-------- Supplied data

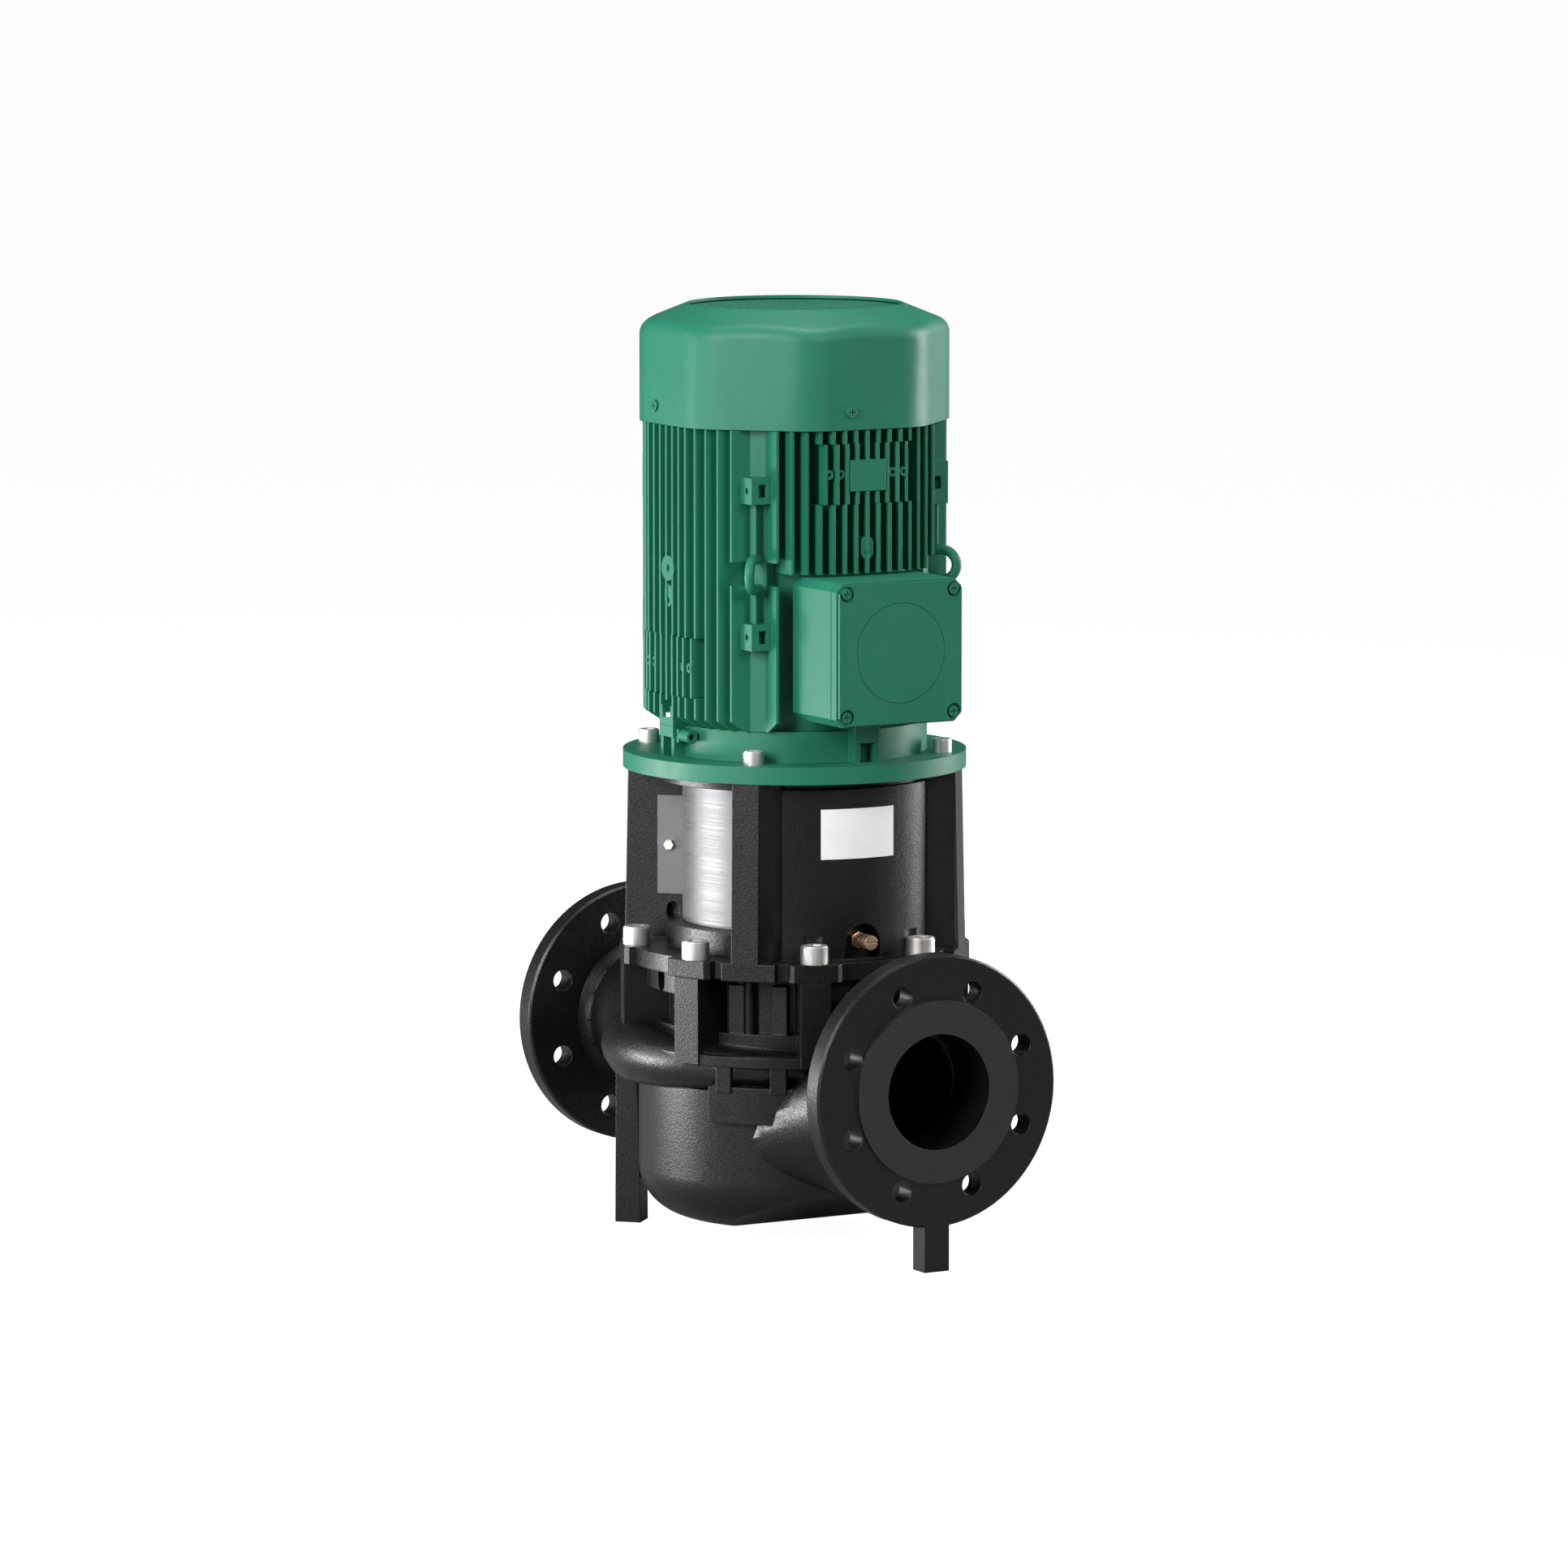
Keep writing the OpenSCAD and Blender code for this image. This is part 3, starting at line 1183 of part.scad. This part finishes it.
module box_outline(w, cut) {
    polygon([for (q = [0 : 3], s = [-1, 1]) let (x = w / 2, p = s < 0 ? [x, x - cut] : [x - cut, x])
        [p.x * cos(q * 90) - p.y * sin(q * 90), p.x * sin(q * 90) + p.y * cos(q * 90)]]);
}

module box_prism(w, cut, x0, x1) {
    translate([x0, 0, box_z]) rotate([90, 0, 90]) linear_extrude(x1 - x0) box_outline(w, cut);
}

module box_corners() {
    for (y = [-1, 1], z = [-1, 1]) translate([0, y * (box_w / 2 - 9), box_z + z * (box_w / 2 - 9)]) children();
}

module terminal_box() {
    x1 = box_front - lid_t - 1;
    color(paint) at_shaft() difference() {
        union() {
            difference() {
                box_prism(box_w, 7, box_back, x1);
                box_prism(box_w - 2 * box_wall, 7, box_seat + 5, x1 + eps);
                translate([box_back - eps, -box_w / 2 + 11.5, box_z - box_w / 2 + 11.5])
                    cube([box_seat - box_back + eps, box_w - 23, box_w - 23]);
            }
            intersection() {
                box_prism(box_w - 1, 7, box_seat + 2, x1);
                box_corners() rotate([0, 90, 0]) cylinder(r = 7.5, h = x1);
            }
        }
        cylinder_from(tube_r + gap, frame_z, frame_top_z);
        box_corners() translate([x1 - 16, 0, 0]) rotate([0, 90, 0]) cylinder(r = 2.5 + slip, h = 20);
        for (s = [-1, 1]) translate([mix(box_seat, x1, 0.52), 0, box_z + s * 24]) rotate([-90, 0, 0])
            cylinder(d = s < 0 ? entry_d : 20, h = box_w);
    }
}

module lid_gasket() {
    x = box_front - lid_t - 1;
    color(rubber) at_shaft() difference() {
        box_prism(box_w - 1, 7, x, x + 1);
        box_prism(box_w - 2 * box_wall, 9, x - eps, x + 2);
        box_corners() translate([x - 2, 0, 0]) rotate([0, 90, 0]) cylinder(r = 3, h = 6);
    }
}

module terminal_box_lid() {
    x = box_front - lid_t;
    color(paint) at_shaft() difference() {
        union() {
            box_prism(box_w, 7, x, box_front - 3.5);
            difference() {
                box_prism(box_w - 3, 7, box_front - 4, box_front);
                box_corners() translate([box_front - 3.5, 0, 0]) rotate([0, 90, 0]) cylinder(r = 7, h = 5);
            }
        }
        box_prism(box_w - 2 * box_wall - 8, 9, x - eps, box_front - 5);
        translate([box_front - 0.6, 0, box_z]) rotate([0, 90, 0]) ring(43.6, 42.6, 2);
        box_corners() translate([x - 1, 0, 0]) rotate([0, 90, 0]) cylinder(r = 3, h = 20);
    }
}

module lid_screws() {
    color(steel) at_shaft() box_corners() translate([box_front - 3.5 + slip, 0, 0]) rotate([0, 90, 0])
        difference() {
            union() {
                translate([0, 0, -20]) cylinder(r = 2.5, h = 20 + eps);
                cylinder(r = 4.6, h = 3);
            }
            for (q = [0, 90]) rotate([0, 0, q]) translate([-3, -0.6, 1.6]) cube([6, 1.2, 3]);
        }
}

module terminal_block() {
    color([0.15, 0.12, 0.10]) at_shaft() translate([box_seat + 5, -30, box_z - 18]) cube([14, 60, 36]);
}

module terminal_studs() {
    color([0.75, 0.6, 0.3]) at_shaft() for (y = [-20, 0, 20], z = [-9, 9])
        translate([box_seat + 19, y, box_z + z]) rotate([0, 90, 0]) {
            cylinder(r = 2.5, h = 14);
            cylinder(r = 5, h = 4, $fn = 6);
        }
}

module entry_plug() {
    color(rubber) at_shaft() translate([mix(box_seat, box_front - lid_t - 1, 0.52), box_w / 2 + slip, box_z + 24])
        rotate([-90, 0, 0]) {
            translate([0, 0, -box_wall]) cylinder(r = 10 - slip, h = box_wall + eps);
            cylinder(d = 25, h = 4, $fn = 6);
        }
}

// clamp for the earth wire on the side of the drive end shield
module earth_terminal() {
    x0 = ear_w / 2 + gap;
    color(paint) at_shaft() difference() {
        union() {
            translate([x0, -shield_r - 3.5, frame_z - 8]) rotate([0, 90, 0]) cylinder(r = 5.5, h = 19);
            translate([x0, -shield_r - 9, frame_z - 14]) cube([4, 9, 12]);
        }
        cylinder_from(shield_r + slip, frame_z - 20, frame_z + 5);
        translate([x0 - 1, -shield_r - 4, frame_z - 8]) rotate([0, 90, 0]) cylinder(r = 2.5, h = 30);
    }
}

spiral_casing();
wear_ring();
cover_joint_ring();
drain_plug();
impeller();
impeller_nut();
pump_shaft();
hub_clamp_screws();
seal_seat();
seal_head();
slinger_ring();
lantern();
lantern_screws();
coupling_guard_left();
coupling_guard_right();
guard_screws();
vent_valve_body();
vent_screw();
label_plate();
drive_end_shield();
motor_flange_screws();
shield_screws();
shaft_seal();
stator_frame();
stator_core();
windings();
rotor_core();
motor_shaft();
lower_bearing_outer();
lower_bearing_inner();
lower_bearing_balls();
upper_bearing_outer();
upper_bearing_inner();
upper_bearing_balls();
wave_spring();
upper_end_shield();
fan();
fan_clip();
fan_cowl();
air_grille();
cowl_screws();
terminal_box();
terminal_box_lid();
lid_gasket();
lid_screws();
terminal_block();
terminal_studs();
entry_plug();
earth_terminal();
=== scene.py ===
import json
import math

import bpy
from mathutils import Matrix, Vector

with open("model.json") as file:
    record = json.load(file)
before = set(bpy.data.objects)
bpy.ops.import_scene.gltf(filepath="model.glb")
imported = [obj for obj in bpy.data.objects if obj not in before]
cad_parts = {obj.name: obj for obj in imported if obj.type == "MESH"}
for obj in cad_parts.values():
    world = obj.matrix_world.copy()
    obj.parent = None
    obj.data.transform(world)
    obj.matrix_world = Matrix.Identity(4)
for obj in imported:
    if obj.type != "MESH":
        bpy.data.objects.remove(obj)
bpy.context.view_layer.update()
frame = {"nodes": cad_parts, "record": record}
nodes = frame["nodes"]

# the part's own places, in metres
FLOOR_Z = -0.156
SHAFT_X = -0.25
OUTLET_X = -0.55
FACE_TOLERANCE = 0.0006

# the camera that was fitted to the photograph
CAMERA_AT = Vector((6.2217, -3.6720, 1.1710))
CAMERA_TO = Vector((-0.25453, -0.0080, 0.23763))
LENS_MM = 196.88
SENSOR_MM = 36.0
CLIP_START = 0.1
CLIP_END = 200.0

# floor and light
FLOOR_DROP = 0.0003
FLOOR_HALF = 60.0
FLOOR_GREY = (0.3, 0.3, 0.3)
FLOOR_GLOW = 0.95
SKY_COLOUR = (0.95, 0.97, 1.0)
SKY_STRENGTH = 0.07
MIDDLE = (SHAFT_X, 0.0, 0.25)
CASING_MIDDLE = (SHAFT_X, 0.0, -0.04)

# name, place, aim, width, height, watts
LAMPS = [
    ("key", (0.81, -2.63, 1.40), MIDDLE, 0.9, 1.6, 84),
    ("left", (-1.75, -2.20, 1.20), MIDDLE, 1.0, 1.4, 16),
    ("low_left", (-0.98, -1.25, 0.03), CASING_MIDDLE, 0.7, 0.34, 18),
    ("right", (-0.05, 2.70, 0.90), MIDDLE, 0.8, 2.0, 84),
    ("front", (2.70, 0.30, 1.80), MIDDLE, 1.2, 1.2, 34),
    ("top", (-0.3, 0.1, 2.7), MIDDLE, 1.3, 1.3, 36),
]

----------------

Would you quote everything above from the line containing "imported = [obj" down to the line containing "CASING_MIDDLE = (SHAFT_X, 0.0, -0.04)"? Include both of those lines and nothing else.

imported = [obj for obj in bpy.data.objects if obj not in before]
cad_parts = {obj.name: obj for obj in imported if obj.type == "MESH"}
for obj in cad_parts.values():
    world = obj.matrix_world.copy()
    obj.parent = None
    obj.data.transform(world)
    obj.matrix_world = Matrix.Identity(4)
for obj in imported:
    if obj.type != "MESH":
        bpy.data.objects.remove(obj)
bpy.context.view_layer.update()
frame = {"nodes": cad_parts, "record": record}
nodes = frame["nodes"]

# the part's own places, in metres
FLOOR_Z = -0.156
SHAFT_X = -0.25
OUTLET_X = -0.55
FACE_TOLERANCE = 0.0006

# the camera that was fitted to the photograph
CAMERA_AT = Vector((6.2217, -3.6720, 1.1710))
CAMERA_TO = Vector((-0.25453, -0.0080, 0.23763))
LENS_MM = 196.88
SENSOR_MM = 36.0
CLIP_START = 0.1
CLIP_END = 200.0

# floor and light
FLOOR_DROP = 0.0003
FLOOR_HALF = 60.0
FLOOR_GREY = (0.3, 0.3, 0.3)
FLOOR_GLOW = 0.95
SKY_COLOUR = (0.95, 0.97, 1.0)
SKY_STRENGTH = 0.07
MIDDLE = (SHAFT_X, 0.0, 0.25)
CASING_MIDDLE = (SHAFT_X, 0.0, -0.04)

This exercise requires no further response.